The MTA conducted extensive outreach in preparation for the December 5th changes, and will distribute a detailed brochure [PDF] on Muni buses this Friday, which outlines the changes in Chinese, English and Spanish. Several of the speakers at Tuesday’s meeting questioned the agency’s cultural competency, however, charging that most 9X riders were not properly notified about proposed changes to the route and line numbering.
"A group of Chinatown and Visitacion Valley residents is here to protest Muni for your top-down decision regarding our transportation system, because we have not been previously informed or had any direct community input," said Marlene Tran, a spokesperson for the Visitacion Valley Asians Alliance.
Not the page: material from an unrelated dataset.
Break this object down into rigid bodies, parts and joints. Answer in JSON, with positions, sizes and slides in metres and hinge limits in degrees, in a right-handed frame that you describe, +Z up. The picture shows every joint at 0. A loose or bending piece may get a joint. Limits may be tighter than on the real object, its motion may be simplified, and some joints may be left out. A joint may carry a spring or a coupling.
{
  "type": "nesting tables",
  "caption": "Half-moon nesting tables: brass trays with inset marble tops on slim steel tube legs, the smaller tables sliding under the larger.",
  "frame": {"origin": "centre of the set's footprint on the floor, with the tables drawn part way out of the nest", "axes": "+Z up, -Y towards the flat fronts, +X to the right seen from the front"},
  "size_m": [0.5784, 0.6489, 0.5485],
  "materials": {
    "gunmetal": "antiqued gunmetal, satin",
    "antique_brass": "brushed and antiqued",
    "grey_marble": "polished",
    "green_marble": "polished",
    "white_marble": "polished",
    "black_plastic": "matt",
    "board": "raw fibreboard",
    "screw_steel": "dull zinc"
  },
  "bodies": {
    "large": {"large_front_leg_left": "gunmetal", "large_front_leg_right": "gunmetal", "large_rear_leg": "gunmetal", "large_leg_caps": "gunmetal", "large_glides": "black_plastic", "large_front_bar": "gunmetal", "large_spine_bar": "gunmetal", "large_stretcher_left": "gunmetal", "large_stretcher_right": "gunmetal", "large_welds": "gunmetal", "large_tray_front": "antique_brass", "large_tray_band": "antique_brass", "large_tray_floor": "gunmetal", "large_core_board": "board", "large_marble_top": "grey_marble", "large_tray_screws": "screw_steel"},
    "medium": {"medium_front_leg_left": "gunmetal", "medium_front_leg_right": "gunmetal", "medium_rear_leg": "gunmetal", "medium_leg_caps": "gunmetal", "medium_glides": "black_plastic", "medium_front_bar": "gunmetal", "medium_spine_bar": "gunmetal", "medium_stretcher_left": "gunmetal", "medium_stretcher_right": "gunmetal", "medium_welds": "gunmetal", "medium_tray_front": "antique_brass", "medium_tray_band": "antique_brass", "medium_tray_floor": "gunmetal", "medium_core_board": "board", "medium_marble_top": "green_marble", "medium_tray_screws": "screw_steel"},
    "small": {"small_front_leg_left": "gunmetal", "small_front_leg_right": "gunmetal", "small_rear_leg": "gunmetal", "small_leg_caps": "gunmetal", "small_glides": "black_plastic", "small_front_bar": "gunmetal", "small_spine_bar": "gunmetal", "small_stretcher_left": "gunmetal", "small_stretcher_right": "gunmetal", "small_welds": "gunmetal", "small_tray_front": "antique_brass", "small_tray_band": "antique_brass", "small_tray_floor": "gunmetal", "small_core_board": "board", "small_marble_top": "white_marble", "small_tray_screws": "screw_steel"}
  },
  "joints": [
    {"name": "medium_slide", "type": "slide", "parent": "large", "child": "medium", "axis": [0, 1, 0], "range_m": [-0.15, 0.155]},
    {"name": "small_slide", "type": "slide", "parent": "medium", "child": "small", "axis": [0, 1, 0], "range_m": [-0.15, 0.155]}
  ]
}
"For the Chinatown side, they all feel disrespected by the MTA because they feel like there wasn’t enough outreach or engagement for the community to have input in the public process," said Tammy Hung, an organizer with the Community Tenants Association. "In fact, we don’t even know if there were any community meetings for any of these route changes."
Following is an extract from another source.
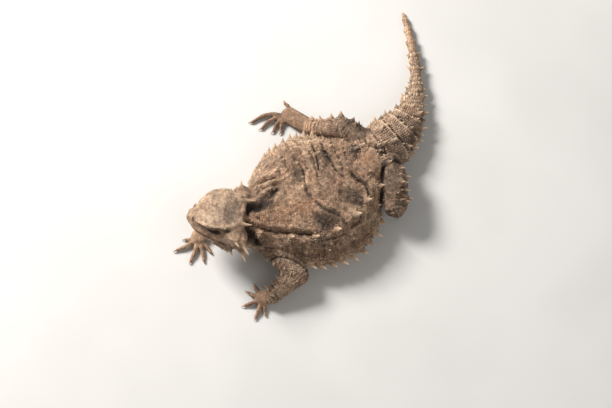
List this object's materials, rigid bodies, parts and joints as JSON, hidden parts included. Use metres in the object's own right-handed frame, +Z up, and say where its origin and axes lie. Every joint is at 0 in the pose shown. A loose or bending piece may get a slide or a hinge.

Signs were posted at bus stops instructing riders to visit the MTA’s website for more information on route changes, which many of the 9X’s riders don’t have access to, said Hung. "I was just told by the MTA that these booklets are only going to be passed out on Friday, and if we’re waiting until Friday to notify our public on the changes… I mean, seniors, some of them don’t even know how to read Chinese."
Many of the residents were particularly concerned that they weren’t notified about the elimination of the 9X bus stop at Rutland Street and Arleta Avenue in Visitacion Valley. That segment of the line will be rerouted along Visitacion Avenue and Bayshore Boulevard.
"Residents will have to walk farther to and from the bus stops, which increases the probability of the residents being crime victims, given the high crime rate in the Visitacion Valley neighborhood," said Sasanna Yee, a Visitacion Valley resident. "The City Controller’s office recently released statistics [PDF chart] indicating that the 9X and the 9 lines in my neighborhood have the most security incidents. How will MTA address our safety concerns?"
Recently, when the MTA proposed straightening a segment of the 48-Quintara through Potrero Hill to speed up travel times, neighbors showed up to MTA Board meetings to offer refinements, but generally supported the plan. If Visitacion Valley residents had been similarly aware of the plans for the 9X, the MTA and residents might have found a solution that saves travel time while addressing community concerns. Instead, the bus stop consolidation on the 48 and 9X serve as contrasting examples of how Muni should and shouldn’t approach outreach on a future citywide effort to consolidate bus stops to speed service.
The MTA Board and staff appeared surprised by the outpouring of concern. Board Chairman Tom Nolan said the extent of staff’s outreach and the quality of the route changes brochure had greatly impressed him, but acknowledged that the public participation process was "clearly not perfect."
"When we institute these changes, we will be evaluating it, we will be watching them, to see what kind of effects they have and, if necessary, alter based on the results of what were doing," said Nolan. "We’re trying to figure out a way to serve the entire city while being sensitive to various communities and we will definitely keep watching that."
Julie Kirschbaum, the MTA’s Transit Effectiveness Project project manger, said she regretted that the agency hadn’t done a better job of reaching out to riders from Chinatown and Visitacion Valley. "I am very apologetic because we try as hard as possible to engage with all of our customers," said Kirschbaum. "We really focus on multilingual outreach for that reason."
"The proposal to run two-way on Visitacion was first introduced during the Transit Effectiveness Project, and at those community meetings we’ve had very heavy participation by monolingual speakers," she said. "At the time, we were looking at a whole series of changes and it may be that this one specific route issue was overlooked."
Kirschbaum added that she hoped to emphasize that 9X riders will actually see an increase in bus service on December 5th. "One of the things we’re most proud of in these changes is that we’re increasing service on the 9X, soon to be 8X, routes," said Kirschbaum. "We’ll have 25 percent more service than we do today. So, even in a time of service reductions, we are fortunate to be able to address the heavy crowding that we’re experiencing on this route. So, while some of our customers may have to walk farther, there will be shorter wait times, and they will have more space on the vehicles."
For many of the residents who spoke, it wasn’t so much the specific service changes, but the gap in public outreach that concerned them.
"Fair transit is a fundamental social justice matter, and the community wants to be included in the decision-making process," said Wing Hoo Leung, vice present of the Community Tenants Association, speaking through a translator. "We demand respect from MTA."